When using shared model use_separate_critic=false, a value clip value_clip_range can be applied to improve training stability.

\[ L(\phi_i) = \max\Big( (V_{\phi_i}(h_t) - \hat{V}_t)^2,\ (V_{\phi_i}^{\text{clip}}(h_t) - \hat{V}_t)^2 \Big) \\ V_{\phi_i}^{\text{clip}}(h_t) = V_{\phi_i}^{\text{old}}(h_t) + \mathrm{clip}(V_{\phi_i}(h_t) - V_{\phi_i}^{\text{old}}(h_t), -\epsilon, \epsilon), \]

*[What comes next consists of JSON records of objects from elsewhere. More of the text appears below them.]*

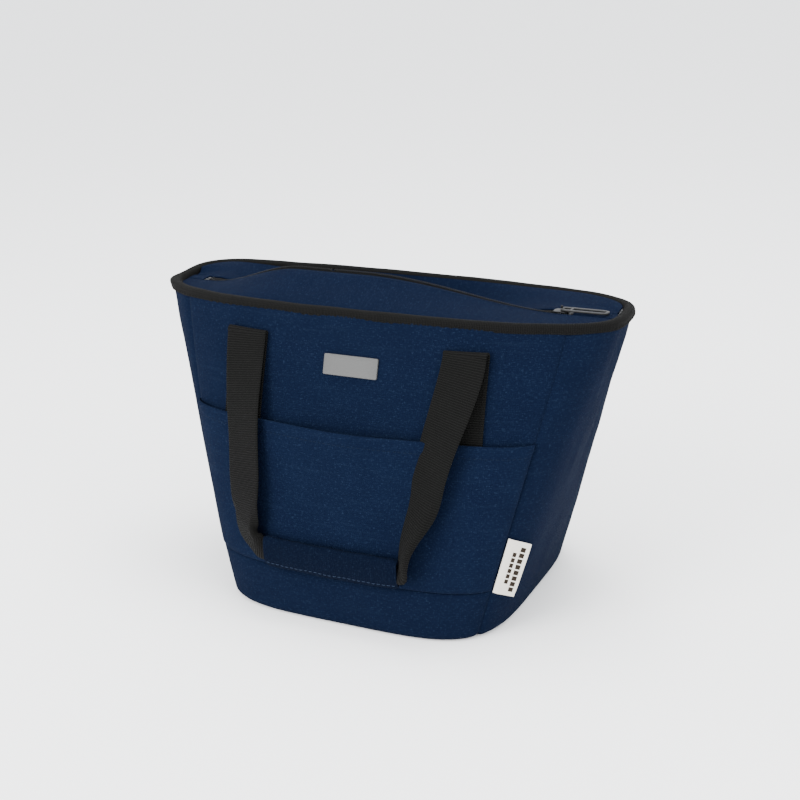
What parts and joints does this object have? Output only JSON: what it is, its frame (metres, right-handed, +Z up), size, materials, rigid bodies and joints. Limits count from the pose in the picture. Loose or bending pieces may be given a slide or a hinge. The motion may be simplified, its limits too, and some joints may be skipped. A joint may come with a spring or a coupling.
{
  "type": "insulated cooler bag",
  "caption": "Soft insulated cooler tote: flared canvas body over foam and lining, bound rim, zipped top flaps, front pocket, webbing handles with wrapped grips, badge and side label.",
  "frame": {"origin": "middle of the base, on the surface the bag stands on", "axes": "+X to the right seen from the front, along the zip; +Y towards the back; +Z up"},
  "size_m": [0.3424, 0.204, 0.2255],
  "materials": {
    "canvas": "matt heathered navy canvas weave",
    "webbing": "black ribbed webbing",
    "binding": "black woven binding tape",
    "foam": "closed-cell foam, matt",
    "lining": "silver-grey film lining, soft sheen",
    "board": "matt stiffening board",
    "zip_teeth": "black moulded teeth, satin",
    "zip_tape": "black woven tape",
    "zip_metal": "dark nickel, satin",
    "badge": "satin grey metal",
    "label": "undyed cotton, matt"
  },
  "bodies": {
    "bag": {"back_panel": "canvas", "badge_plate": "badge", "base_board": "board", "base_panel": "canvas", "foam_back": "foam", "foam_base": "foam", "foam_front": "foam", "foam_left": "foam", "foam_right": "foam", "front_anchor_left": "webbing", "front_anchor_right": "webbing", "front_lower_band": "canvas", "front_panel": "canvas", "front_pocket": "canvas", "left_gusset": "canvas", "lining": "lining", "pocket_hem": "canvas", "rear_anchor_left": "webbing", "rear_anchor_right": "webbing", "right_gusset": "canvas", "rim_binding": "binding", "side_label": "label", "zip_bottom_stop": "zip_metal", "zip_tab_left": "canvas", "zip_tab_right": "canvas", "zip_top_stop_front": "zip_metal", "zip_top_stop_rear": "zip_metal"},
    "front_flap_body": {"front_flap": "canvas", "front_flap_lining": "lining", "front_zip_tape": "zip_tape", "front_zip_teeth": "zip_teeth"},
    "rear_flap_body": {"rear_flap": "canvas", "rear_flap_lining": "lining", "rear_zip_tape": "zip_tape", "rear_zip_teeth": "zip_teeth"},
    "front_handle": {"front_grip_wrap": "canvas", "front_handle_webbing": "webbing"},
    "rear_handle": {"rear_grip_wrap": "canvas", "rear_handle_webbing": "webbing"},
    "slider": {"slider_body": "zip_metal", "slider_bail": "zip_metal"},
    "puller": {"zip_puller": "zip_metal"}
  },
  "joints": [
    {"name": "front_handle_hinge", "type": "hinge", "parent": "bag", "child": "front_handle", "pos_m": [0, -0.05824, 0.191], "axis": [-1, 0, 0], "range_deg": [0, 170]},
    {"name": "rear_handle_hinge", "type": "hinge", "parent": "bag", "child": "rear_handle", "pos_m": [0, 0.05824, 0.191], "axis": [1, 0, 0], "range_deg": [0, 170]},
    {"name": "zip_slide", "type": "slide", "parent": "bag", "child": "slider", "axis": [-1, 0, 0], "range_m": [0, 0.266]},
    {"name": "puller_hinge", "type": "hinge", "parent": "slider", "child": "puller", "pos_m": [0.1255, 0, 0.21065], "axis": [0, -1, 0], "range_deg": [0, 160]},
    {"name": "front_flap_hinge", "type": "hinge", "parent": "bag", "child": "front_flap_body", "pos_m": [0, -0.0438, 0.207], "axis": [-1, 0, 0], "range_deg": [0, 24], "deforming": ["front_flap", "front_flap_lining", "front_zip_tape", "front_zip_teeth"]},
    {"name": "rear_flap_hinge", "type": "hinge", "parent": "bag", "child": "rear_flap_body", "pos_m": [0, 0.0438, 0.207], "axis": [-1, 0, 0], "range_deg": [0, 55], "deforming": ["rear_flap", "rear_flap_lining", "rear_zip_tape", "rear_zip_teeth"]}
  ],
  "couplings": [
    {"joint": "front_flap_hinge", "follows": "zip_slide", "rad_per_m": 1.5747},
    {"joint": "rear_flap_hinge", "follows": "zip_slide", "rad_per_m": 3.6087}
  ]
}
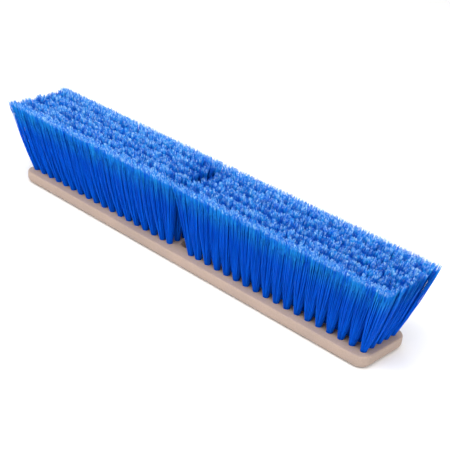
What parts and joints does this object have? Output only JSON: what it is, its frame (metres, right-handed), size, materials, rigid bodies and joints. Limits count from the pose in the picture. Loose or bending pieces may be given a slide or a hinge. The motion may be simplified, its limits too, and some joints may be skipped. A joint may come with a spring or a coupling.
{
  "type": "push broom head",
  "caption": "Floor push broom head: a thin rounded block with a slanted tapered handle socket through its middle and dense flared rows of flagged plastic bristles.",
  "frame": {"origin": "middle of the flat back face of the block, the face that the handle goes in at; the head lies on its back on the ground plane, with its bristles up", "axes": "+X along the head, +Y across it, to the side that the handle leans to, +Z from the back face to the bristle tips"},
  "size_m": [0.4908, 0.0756, 0.0857],
  "materials": {
    "block": "moulded structural foam, fine matt skin, greyish beige",
    "bristle": "drawn polypropylene filament, satin royal blue, paler where the split tips scatter light"
  },
  "bodies": {
    "root": {"block": "block", "tufts_row_1_left_1": "bristle", "tufts_row_1_right_1": "bristle", "tufts_row_1_left_2": "bristle", "tufts_row_1_right_2": "bristle", "tufts_row_1_left_3": "bristle", "tufts_row_1_right_3": "bristle", "tufts_row_1_left_4": "bristle", "tufts_row_1_right_4": "bristle", "tufts_row_2_left_1": "bristle", "tufts_row_2_right_1": "bristle", "tufts_row_2_left_2": "bristle", "tufts_row_2_right_2": "bristle", "tufts_row_2_left_3": "bristle", "tufts_row_2_right_3": "bristle", "tufts_row_2_left_4": "bristle", "tufts_row_2_right_4": "bristle", "tufts_row_3_left_1": "bristle", "tufts_row_3_right_1": "bristle", "tufts_row_3_left_2": "bristle", "tufts_row_3_right_2": "bristle", "tufts_row_3_left_3": "bristle", "tufts_row_3_right_3": "bristle", "tufts_row_3_left_4": "bristle", "tufts_row_3_right_4": "bristle", "tufts_row_4_left_1": "bristle", "tufts_row_4_right_1": "bristle", "tufts_row_4_left_2": "bristle", "tufts_row_4_right_2": "bristle", "tufts_row_4_left_3": "bristle", "tufts_row_4_right_3": "bristle", "tufts_row_4_left_4": "bristle", "tufts_row_4_right_4": "bristle", "tufts_row_5_left_1": "bristle", "tufts_row_5_right_1": "bristle", "tufts_row_5_left_2": "bristle", "tufts_row_5_right_2": "bristle", "tufts_row_5_left_3": "bristle", "tufts_row_5_right_3": "bristle", "tufts_row_5_left_4": "bristle", "tufts_row_5_right_4": "bristle"}
  },
  "joints": []
}
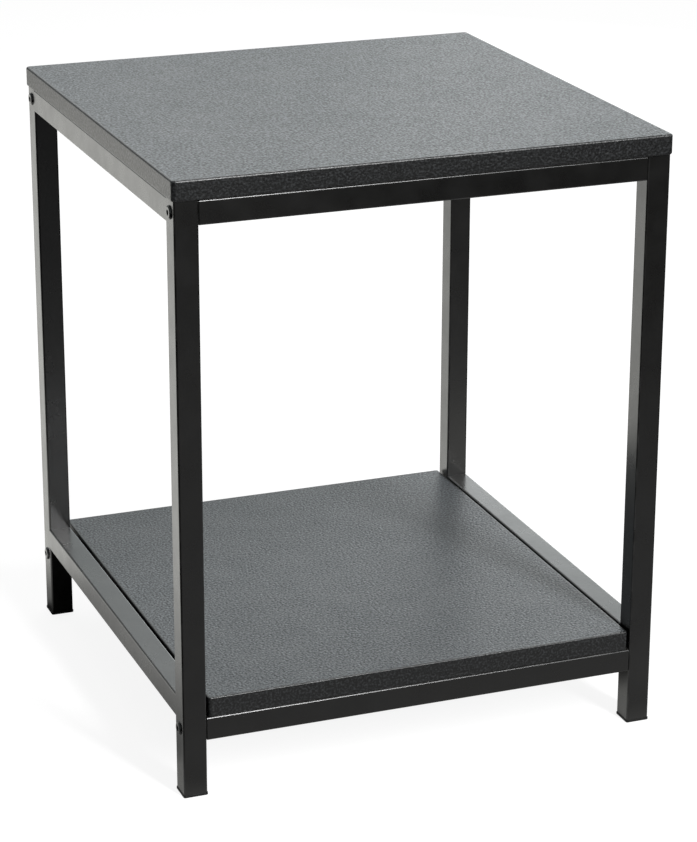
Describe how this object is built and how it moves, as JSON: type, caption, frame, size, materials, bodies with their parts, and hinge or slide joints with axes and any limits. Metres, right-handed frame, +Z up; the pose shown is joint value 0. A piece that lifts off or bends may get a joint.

IACConfig provides parameters for configuring Independent Actor-Critic training:

  • num_agents: Number of agents
  • num_turns: Number of turns
  • num_train_epochs: Number of training epochs
  • agent_learning_rate: Learning rate for agents
  • critic_learning_rate: Learning rate for critic
  • value_loss_coef: Coefficient for value loss
  • value_clip_range: Clipping range for value function
  • advantage_normalization: Whether to normalize advantages
  • rollout_buffer_size: Number of samples to collect before update
  • train_batch_size: Mini-batch size for policy updates
  • max_new_tokens: Maximum new tokens to generate
  • temperature: Temperature for sampling
  • top_p: Top-p for nucleus sampling
  • top_k: Top-k for sampling
  • num_generations: Number of generations per prompt per agent
  • use_separate_critic: Whether to use separate critic model
  • critic_type: Critic target type (v for V(h), q for Q(h,a))
  • critic_value_head_hidden_dim: Hidden dimension for critic value head
  • value_head_hidden_dim: Hidden dimension for value head in shared-critic mode
  • external_prompt_passthrough: Use external prompts directly in multi-turn
  • discount: Discount factor for multi-turn returns
  • early_termination_threshold: Optional early-stop threshold for multi-turn
  • eval_interval: Evaluation interval (in training batches)
  • eval_num_samples: Number of evaluation samples per interval
  • eval_batch_size: Eval dataloader batch size
  • logging_steps: Log every N training batches

IACTrainer trains agents using Independent Actor-Critic:

  • agent_model or agents: Model identifier string for homogeneous agents, or list of agent models (multi-agent agent_model must be a string)
  • critic_model or critics: Critic identifier or list of critic models when use_separate_critic=true
  • tokenizer: The tokenizer (required)
  • reward_func: Callable that returns a list of floats (required)
  • reward_processor: Optional processor to apply to rewards
  • formatters: Single callable or list of callables for each agent to format dataset items into prompts
  • args: Instance of IACConfig (optional)
  • train_dataset: Training dataset (required)
  • eval_dataset: Evaluation dataset (optional)
  • model_config: Model configuration dict (optional)
  • wandb_config: Configuration for Weights & Biases logging (optional)
  • metrics_callback: Optional callback for custom metrics
  • external_transition: Optional transition function required for multi-turn training

For simplicity, IAC computes the policy gradient using the current policy’s samples without importance sampling or ratio clipping. In shared-critic mode (use_separate_critic=false), value heads are attached to the actor models (do not pass critic_model/critics; passing them raises an error), and agents may be homogeneous or heterogeneous; this mode can be less stable, and value_clip_range only applies there. In separate-critic mode (use_separate_critic=true), pass a critics list with length equal to num_agents or a single critic_model to be broadcast; critic models may differ from actor models.

The trainer uses a fixed training DataLoader batch size of 1. For num_turns > 1, provide an external_transition and set num_generations=1. The training use batch gradient descent by default, where train_batch_size=rollout_buffer_size.